In this study, we optimize multicore scheduling in both the OS kernel and userspace for three legacy network applications, i.e. Deep Packet Inspection (DPI), multimedia transcoding and SPECweb2005. In the OS kernel, we propose an interrupt affinity based scheduler to prevent starvation by separating interrupt handlers from userspace application. In the userspace, we first parallelize the network application and then propose an affinity based scheduler that affinitizes all the packets in the same connection to the same core. However, this scheduler is oblivious of load balancing, which can offset the cache benefits. We therefore propose several hash based schedulers to strike a balance between connection locality and load balancing. While the baseline Highest Random Weight (HRW) hash balances workload at the connection level, our Adjusted HRW (AHRW) achieves packet level load balancing by comparison of runqueue length of each core. In addition, we enable cache awareness of AHRW by means of a communication matrix in Cache-Aware AHRW (CA-HRW), and propose a hierarchical version, H-CAHRW, for different core/cache topologies. To incorporate QoS concerns, we also develop a Proportional Share HRW scheduler, PS-HRW, by allocating cores to each connection based on connection buffer size. We implement and verify all of our schedulers using real application measurements.
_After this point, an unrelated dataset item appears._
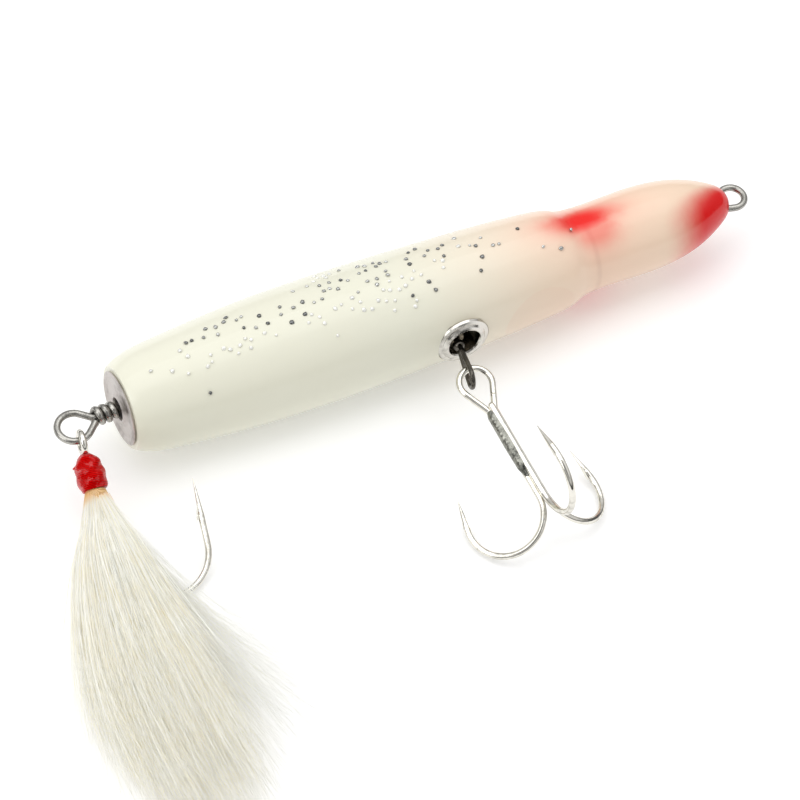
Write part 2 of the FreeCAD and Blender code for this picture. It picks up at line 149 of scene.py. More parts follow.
def stacked_rings(rings: np.ndarray) -> tuple[np.ndarray, list[list[int]]]:
    """Joins rings of points into closed shapes.

    Neighbouring rings of a shape are joined by quads, and its first and last rings are closed by one face
    each. The points of a ring run counter-clockwise about the direction in which the rings follow each
    other.

    Args:
        rings: the points, as shapes by rings by points by three.

    Returns:
        The vertices and the faces.
    """
    shapes, rows, sides = rings.shape[:3]
    index = np.arange(shapes * rows * sides).reshape(shapes, rows, sides)
    near, far = index[:, :-1], index[:, 1:]
    quads = np.stack([near, np.roll(near, -1, 2), np.roll(far, -1, 2), far], axis=-1).reshape(-1, 4)
    return rings.reshape(-1, 3), [*quads.tolist(), *index[:, 0, ::-1].tolist(), *index[:, -1].tolist()]


def tube_rings(paths: np.ndarray, radii: np.ndarray, sides: int) -> np.ndarray:
    """Carries a round section along paths.

    Each ring is its path point plus the radius times the cosine and sine of the turn, along two directions
    square to the path.

    Args:
        paths: the centre lines, as tubes by points by three.
        radii: the radius at each path point.
        sides: the points round the section.

    Returns:
        The rings, for stacked_rings.
    """
    tangent = unit(np.gradient(paths, axis=1))
    across = unit(np.cross(tangent, np.array([0.31, 0.12, 0.94])))
    third = np.cross(tangent, across)
    turn = np.arange(sides) * FULL_TURN / sides
    cosine, sine = np.cos(turn)[None, None, :, None], np.sin(turn)[None, None, :, None]
    spread = across[:, :, None] * cosine + third[:, :, None] * sine
    return paths[:, :, None] + radii[:, :, None, None] * spread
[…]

With the resurgent interest in system virtualization, we present a performance characterization of a virtualized multicore server under consolidated network workloads and show that L2 cache misses are the major bottleneck. We therefore optimize the virtual CPU migration policy to take advantage of the cache topology. Then, we port all our schedulers developed in the native system to a virtualized multicore server, and observe minimum performance degradation.